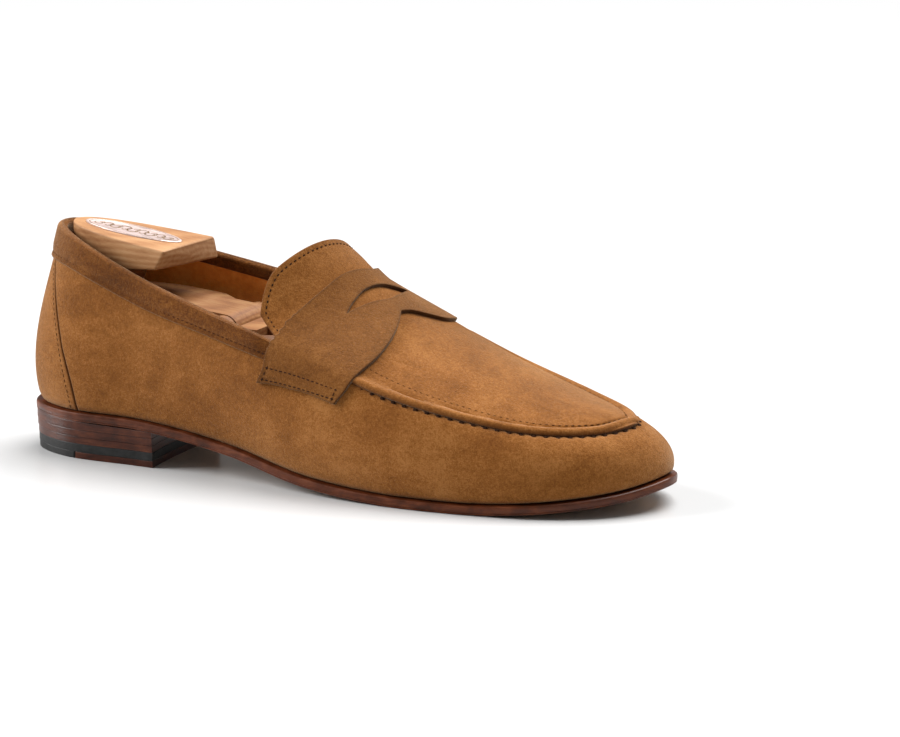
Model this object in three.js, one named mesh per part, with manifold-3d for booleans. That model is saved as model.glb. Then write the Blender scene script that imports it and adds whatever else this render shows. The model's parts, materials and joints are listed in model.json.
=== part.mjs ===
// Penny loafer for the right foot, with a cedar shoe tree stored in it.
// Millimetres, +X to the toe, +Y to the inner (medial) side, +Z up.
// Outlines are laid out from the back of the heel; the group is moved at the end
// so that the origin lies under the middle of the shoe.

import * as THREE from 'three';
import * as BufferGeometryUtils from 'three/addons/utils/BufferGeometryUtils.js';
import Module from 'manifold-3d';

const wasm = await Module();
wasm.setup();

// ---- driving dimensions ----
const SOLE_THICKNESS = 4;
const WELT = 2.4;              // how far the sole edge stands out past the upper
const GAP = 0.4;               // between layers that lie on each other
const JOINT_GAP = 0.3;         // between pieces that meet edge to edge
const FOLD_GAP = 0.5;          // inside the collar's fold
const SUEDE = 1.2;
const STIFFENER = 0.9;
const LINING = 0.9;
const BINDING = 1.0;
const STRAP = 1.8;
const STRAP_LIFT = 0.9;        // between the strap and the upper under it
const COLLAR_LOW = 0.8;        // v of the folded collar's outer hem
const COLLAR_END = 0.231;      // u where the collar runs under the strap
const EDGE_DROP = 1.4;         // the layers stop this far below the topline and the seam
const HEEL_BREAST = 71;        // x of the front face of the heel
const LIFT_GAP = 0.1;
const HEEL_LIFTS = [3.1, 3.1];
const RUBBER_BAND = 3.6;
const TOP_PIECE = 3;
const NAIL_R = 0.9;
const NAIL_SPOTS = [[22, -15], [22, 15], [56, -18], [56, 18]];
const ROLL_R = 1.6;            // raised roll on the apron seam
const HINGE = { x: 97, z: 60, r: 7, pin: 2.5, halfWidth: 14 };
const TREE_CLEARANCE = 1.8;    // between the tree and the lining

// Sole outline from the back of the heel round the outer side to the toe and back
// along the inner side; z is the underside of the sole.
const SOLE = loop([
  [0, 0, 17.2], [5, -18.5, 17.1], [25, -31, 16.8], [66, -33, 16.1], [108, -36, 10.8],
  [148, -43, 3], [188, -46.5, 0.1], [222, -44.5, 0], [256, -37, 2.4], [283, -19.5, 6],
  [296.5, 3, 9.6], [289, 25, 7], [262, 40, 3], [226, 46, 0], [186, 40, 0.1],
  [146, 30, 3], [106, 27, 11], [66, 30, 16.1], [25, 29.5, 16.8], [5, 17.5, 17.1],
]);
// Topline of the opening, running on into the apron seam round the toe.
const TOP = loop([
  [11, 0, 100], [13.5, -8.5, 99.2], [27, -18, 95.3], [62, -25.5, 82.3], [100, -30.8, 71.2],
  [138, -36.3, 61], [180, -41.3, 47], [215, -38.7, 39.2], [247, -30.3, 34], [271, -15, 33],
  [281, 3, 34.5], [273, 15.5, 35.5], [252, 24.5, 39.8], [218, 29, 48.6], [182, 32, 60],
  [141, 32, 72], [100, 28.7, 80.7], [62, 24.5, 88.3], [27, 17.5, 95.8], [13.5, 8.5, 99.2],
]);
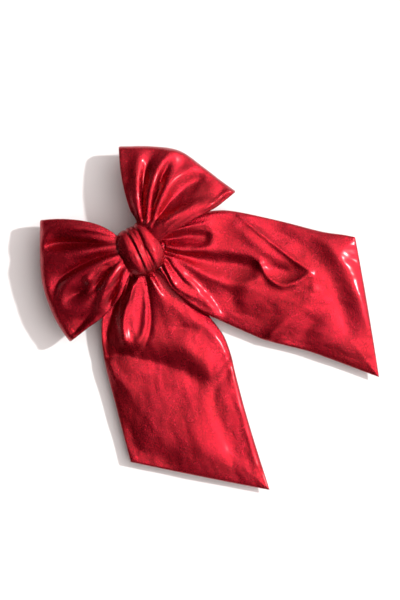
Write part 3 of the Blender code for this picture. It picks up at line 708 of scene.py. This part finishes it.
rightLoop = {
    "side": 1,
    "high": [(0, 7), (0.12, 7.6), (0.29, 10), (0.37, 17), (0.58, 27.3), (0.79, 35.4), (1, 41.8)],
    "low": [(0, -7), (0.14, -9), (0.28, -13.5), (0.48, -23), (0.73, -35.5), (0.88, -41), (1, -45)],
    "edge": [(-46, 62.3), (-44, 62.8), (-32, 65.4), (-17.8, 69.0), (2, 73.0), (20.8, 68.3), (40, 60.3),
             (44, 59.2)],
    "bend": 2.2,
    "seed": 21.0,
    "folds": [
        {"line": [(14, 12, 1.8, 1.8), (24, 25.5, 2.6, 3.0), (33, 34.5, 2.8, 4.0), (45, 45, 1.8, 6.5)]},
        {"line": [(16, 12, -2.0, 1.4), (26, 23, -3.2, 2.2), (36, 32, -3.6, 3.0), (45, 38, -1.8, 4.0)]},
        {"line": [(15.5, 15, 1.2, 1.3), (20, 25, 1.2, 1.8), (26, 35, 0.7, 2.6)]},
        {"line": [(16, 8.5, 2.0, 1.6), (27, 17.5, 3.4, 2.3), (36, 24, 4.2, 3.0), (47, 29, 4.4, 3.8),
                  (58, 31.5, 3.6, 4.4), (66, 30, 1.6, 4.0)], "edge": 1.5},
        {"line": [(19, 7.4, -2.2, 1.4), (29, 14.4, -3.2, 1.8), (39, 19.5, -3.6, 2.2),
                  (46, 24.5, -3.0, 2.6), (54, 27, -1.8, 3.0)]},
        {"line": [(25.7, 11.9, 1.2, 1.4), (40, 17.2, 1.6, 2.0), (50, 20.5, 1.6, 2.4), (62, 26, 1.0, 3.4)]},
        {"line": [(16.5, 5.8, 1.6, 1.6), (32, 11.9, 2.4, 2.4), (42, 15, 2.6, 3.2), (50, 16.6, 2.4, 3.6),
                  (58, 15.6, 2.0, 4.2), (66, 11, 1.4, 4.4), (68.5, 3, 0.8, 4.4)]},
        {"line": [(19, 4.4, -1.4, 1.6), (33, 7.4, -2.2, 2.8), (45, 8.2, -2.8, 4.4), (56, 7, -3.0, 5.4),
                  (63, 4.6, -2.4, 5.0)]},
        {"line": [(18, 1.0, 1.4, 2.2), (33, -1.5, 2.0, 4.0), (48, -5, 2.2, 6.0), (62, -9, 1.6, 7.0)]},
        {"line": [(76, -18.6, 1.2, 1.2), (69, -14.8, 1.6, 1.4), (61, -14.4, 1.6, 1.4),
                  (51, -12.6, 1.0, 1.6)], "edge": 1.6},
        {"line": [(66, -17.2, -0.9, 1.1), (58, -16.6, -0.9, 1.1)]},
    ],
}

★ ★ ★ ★

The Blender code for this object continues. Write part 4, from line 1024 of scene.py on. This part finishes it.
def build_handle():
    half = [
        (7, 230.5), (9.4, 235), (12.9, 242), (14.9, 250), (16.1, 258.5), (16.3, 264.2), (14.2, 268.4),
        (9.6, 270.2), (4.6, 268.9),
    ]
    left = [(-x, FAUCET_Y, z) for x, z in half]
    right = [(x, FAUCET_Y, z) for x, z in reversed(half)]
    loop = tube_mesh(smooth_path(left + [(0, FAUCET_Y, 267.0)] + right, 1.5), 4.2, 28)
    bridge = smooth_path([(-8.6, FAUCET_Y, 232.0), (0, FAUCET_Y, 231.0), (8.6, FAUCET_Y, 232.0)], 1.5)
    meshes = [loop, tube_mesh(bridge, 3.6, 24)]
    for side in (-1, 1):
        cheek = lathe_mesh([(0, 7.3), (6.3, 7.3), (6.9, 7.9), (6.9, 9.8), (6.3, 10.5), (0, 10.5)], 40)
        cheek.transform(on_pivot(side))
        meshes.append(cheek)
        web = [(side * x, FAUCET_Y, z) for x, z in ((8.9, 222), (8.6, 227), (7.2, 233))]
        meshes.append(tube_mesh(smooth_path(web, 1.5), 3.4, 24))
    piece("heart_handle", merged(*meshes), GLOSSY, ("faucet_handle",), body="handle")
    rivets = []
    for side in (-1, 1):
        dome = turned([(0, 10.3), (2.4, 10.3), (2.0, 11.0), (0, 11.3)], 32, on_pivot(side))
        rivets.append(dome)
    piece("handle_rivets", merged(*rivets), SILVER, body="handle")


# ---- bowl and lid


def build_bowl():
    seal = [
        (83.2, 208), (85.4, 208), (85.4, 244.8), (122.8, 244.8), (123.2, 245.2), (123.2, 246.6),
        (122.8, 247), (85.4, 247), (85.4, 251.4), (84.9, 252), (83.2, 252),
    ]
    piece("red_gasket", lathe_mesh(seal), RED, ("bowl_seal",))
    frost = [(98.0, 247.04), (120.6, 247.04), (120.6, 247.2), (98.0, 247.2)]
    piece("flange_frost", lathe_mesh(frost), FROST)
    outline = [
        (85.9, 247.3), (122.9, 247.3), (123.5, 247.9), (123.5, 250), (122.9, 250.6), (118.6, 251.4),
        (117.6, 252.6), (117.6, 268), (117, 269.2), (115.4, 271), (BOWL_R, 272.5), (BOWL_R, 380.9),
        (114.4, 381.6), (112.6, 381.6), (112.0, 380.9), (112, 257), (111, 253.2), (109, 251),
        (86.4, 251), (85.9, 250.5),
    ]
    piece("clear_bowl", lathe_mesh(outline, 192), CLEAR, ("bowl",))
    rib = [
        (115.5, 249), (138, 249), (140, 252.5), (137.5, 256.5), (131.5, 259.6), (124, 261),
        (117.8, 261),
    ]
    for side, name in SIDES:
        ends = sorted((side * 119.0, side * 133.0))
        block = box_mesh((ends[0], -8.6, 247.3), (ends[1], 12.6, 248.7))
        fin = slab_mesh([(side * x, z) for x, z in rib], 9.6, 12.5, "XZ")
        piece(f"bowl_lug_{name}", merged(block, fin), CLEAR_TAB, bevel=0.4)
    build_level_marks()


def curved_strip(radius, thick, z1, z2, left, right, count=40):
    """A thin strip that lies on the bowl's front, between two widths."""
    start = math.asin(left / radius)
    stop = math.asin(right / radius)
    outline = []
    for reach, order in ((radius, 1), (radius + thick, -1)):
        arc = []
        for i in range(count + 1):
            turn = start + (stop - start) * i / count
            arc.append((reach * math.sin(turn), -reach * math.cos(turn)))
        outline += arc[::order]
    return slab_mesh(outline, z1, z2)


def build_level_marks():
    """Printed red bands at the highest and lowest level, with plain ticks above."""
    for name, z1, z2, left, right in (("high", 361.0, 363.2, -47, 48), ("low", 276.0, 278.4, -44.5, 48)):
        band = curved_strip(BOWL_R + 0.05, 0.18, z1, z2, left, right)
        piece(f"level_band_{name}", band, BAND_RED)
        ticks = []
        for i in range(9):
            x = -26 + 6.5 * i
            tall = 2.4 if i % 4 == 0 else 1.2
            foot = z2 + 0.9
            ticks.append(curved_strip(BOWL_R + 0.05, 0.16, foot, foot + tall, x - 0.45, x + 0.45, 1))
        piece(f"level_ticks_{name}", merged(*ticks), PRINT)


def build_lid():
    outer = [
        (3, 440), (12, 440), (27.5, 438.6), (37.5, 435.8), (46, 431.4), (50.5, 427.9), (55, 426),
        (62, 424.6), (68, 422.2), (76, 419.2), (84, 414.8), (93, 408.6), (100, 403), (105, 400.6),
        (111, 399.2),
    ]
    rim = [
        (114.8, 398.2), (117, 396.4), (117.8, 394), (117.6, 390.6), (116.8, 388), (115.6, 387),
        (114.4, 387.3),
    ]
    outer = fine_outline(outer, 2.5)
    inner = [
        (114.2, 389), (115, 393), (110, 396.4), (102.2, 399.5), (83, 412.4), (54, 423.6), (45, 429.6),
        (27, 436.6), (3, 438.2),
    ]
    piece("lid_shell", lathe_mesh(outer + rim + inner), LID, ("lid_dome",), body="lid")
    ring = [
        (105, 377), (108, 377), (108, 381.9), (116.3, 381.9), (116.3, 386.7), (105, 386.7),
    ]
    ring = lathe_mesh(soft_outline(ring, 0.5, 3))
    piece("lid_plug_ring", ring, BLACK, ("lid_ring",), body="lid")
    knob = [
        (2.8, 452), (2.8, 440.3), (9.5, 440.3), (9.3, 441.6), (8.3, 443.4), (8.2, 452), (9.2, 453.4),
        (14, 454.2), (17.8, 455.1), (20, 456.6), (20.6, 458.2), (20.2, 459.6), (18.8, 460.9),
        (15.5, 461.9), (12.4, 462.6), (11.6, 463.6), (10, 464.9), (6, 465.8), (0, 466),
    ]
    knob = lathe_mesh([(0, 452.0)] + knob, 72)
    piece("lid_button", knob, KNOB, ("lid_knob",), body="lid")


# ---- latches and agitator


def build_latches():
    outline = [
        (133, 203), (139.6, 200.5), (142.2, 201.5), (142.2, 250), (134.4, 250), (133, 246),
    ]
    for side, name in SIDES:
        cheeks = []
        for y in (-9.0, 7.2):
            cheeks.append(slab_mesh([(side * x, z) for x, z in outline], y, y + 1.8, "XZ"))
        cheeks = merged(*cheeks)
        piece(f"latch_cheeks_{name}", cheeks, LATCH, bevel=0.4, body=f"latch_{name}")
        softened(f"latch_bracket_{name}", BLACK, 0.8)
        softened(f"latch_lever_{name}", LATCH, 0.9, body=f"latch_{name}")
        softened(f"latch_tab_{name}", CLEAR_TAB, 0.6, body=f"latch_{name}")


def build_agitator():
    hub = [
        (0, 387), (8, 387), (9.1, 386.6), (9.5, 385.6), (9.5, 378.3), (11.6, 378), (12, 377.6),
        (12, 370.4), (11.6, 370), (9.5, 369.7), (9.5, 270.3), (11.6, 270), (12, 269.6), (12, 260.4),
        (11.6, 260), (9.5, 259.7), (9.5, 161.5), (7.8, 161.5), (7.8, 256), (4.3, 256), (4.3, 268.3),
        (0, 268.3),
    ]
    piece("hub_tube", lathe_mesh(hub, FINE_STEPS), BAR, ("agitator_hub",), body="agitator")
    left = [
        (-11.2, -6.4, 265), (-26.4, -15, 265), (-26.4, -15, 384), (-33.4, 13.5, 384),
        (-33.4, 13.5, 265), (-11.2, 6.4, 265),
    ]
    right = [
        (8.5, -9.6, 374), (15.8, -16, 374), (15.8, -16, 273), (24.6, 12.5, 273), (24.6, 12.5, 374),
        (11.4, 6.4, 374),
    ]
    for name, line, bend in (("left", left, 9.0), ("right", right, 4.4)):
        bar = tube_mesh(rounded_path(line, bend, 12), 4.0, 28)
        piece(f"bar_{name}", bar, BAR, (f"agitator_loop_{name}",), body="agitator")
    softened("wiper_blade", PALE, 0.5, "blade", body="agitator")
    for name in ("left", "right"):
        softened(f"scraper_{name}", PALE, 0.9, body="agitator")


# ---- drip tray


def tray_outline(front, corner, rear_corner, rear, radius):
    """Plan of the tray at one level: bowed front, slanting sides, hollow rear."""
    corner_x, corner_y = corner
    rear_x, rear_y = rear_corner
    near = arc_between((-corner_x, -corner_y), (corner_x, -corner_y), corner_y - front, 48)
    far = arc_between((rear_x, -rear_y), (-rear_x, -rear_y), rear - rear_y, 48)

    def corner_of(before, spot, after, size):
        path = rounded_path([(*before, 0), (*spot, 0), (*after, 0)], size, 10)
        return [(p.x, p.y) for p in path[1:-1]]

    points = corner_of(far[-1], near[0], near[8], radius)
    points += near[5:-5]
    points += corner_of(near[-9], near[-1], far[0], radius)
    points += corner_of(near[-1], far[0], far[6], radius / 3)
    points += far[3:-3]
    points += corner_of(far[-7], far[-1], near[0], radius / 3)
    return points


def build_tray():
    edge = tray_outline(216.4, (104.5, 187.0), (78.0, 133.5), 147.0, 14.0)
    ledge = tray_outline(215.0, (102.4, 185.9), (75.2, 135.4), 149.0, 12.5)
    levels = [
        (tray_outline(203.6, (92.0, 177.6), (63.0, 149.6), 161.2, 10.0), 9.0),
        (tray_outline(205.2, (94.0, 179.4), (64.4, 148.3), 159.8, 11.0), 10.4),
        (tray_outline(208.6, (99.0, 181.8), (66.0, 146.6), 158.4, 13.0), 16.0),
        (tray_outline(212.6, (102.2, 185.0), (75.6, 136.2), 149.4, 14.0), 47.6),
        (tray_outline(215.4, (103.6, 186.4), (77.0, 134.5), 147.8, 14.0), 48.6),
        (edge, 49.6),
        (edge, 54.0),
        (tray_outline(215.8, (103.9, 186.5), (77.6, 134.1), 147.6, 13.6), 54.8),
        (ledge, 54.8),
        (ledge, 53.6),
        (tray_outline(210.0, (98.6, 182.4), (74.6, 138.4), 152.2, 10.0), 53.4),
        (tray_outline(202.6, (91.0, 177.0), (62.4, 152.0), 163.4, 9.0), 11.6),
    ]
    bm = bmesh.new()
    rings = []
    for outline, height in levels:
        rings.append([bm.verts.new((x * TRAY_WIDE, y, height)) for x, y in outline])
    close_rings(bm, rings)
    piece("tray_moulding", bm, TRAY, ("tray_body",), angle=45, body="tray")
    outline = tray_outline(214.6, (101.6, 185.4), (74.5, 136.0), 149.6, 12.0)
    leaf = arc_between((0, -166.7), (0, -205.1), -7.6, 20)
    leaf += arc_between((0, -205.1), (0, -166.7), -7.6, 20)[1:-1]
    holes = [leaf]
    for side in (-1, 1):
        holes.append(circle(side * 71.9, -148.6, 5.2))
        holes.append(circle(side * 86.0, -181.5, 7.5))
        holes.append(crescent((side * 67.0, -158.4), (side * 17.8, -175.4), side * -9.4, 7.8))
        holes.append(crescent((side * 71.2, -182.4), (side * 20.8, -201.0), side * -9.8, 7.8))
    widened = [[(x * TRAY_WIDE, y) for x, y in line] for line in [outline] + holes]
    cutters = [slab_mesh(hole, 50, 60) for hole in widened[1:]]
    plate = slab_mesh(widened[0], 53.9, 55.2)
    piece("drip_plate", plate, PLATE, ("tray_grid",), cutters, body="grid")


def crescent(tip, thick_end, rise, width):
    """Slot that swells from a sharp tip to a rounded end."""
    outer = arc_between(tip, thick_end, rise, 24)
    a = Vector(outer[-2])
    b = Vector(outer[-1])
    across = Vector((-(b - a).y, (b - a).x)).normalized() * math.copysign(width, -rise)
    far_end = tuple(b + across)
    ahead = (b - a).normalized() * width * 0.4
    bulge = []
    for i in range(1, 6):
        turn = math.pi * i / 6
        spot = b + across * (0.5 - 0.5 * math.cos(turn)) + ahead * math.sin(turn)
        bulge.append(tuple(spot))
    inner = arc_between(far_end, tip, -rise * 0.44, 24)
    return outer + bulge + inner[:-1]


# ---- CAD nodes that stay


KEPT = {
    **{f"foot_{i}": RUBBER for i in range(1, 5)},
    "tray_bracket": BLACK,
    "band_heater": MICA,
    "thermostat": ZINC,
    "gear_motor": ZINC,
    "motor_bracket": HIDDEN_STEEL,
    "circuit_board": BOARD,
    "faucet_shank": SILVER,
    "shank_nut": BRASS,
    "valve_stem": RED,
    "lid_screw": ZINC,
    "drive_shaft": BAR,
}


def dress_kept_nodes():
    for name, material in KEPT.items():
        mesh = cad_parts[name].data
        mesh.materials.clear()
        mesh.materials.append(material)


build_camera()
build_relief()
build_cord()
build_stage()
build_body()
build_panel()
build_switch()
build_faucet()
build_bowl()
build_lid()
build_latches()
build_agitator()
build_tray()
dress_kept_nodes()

★ ★ ★ ★

_WHAT THE EXERCISE ASKS_
Retype verbatim the lines that run from the line containing "Model this object" to the line containing "wasm.setup();", both inclusive, and no others.

_PROBLEM SOLUTION_
Model this object in three.js, one named mesh per part, with manifold-3d for booleans. That model is saved as model.glb. Then write the Blender scene script that imports it and adds whatever else this render shows. The model's parts, materials and joints are listed in model.json.
=== part.mjs ===
// Penny loafer for the right foot, with a cedar shoe tree stored in it.
// Millimetres, +X to the toe, +Y to the inner (medial) side, +Z up.
// Outlines are laid out from the back of the heel; the group is moved at the end
// so that the origin lies under the middle of the shoe.

import * as THREE from 'three';
import * as BufferGeometryUtils from 'three/addons/utils/BufferGeometryUtils.js';
import Module from 'manifold-3d';

const wasm = await Module();
wasm.setup();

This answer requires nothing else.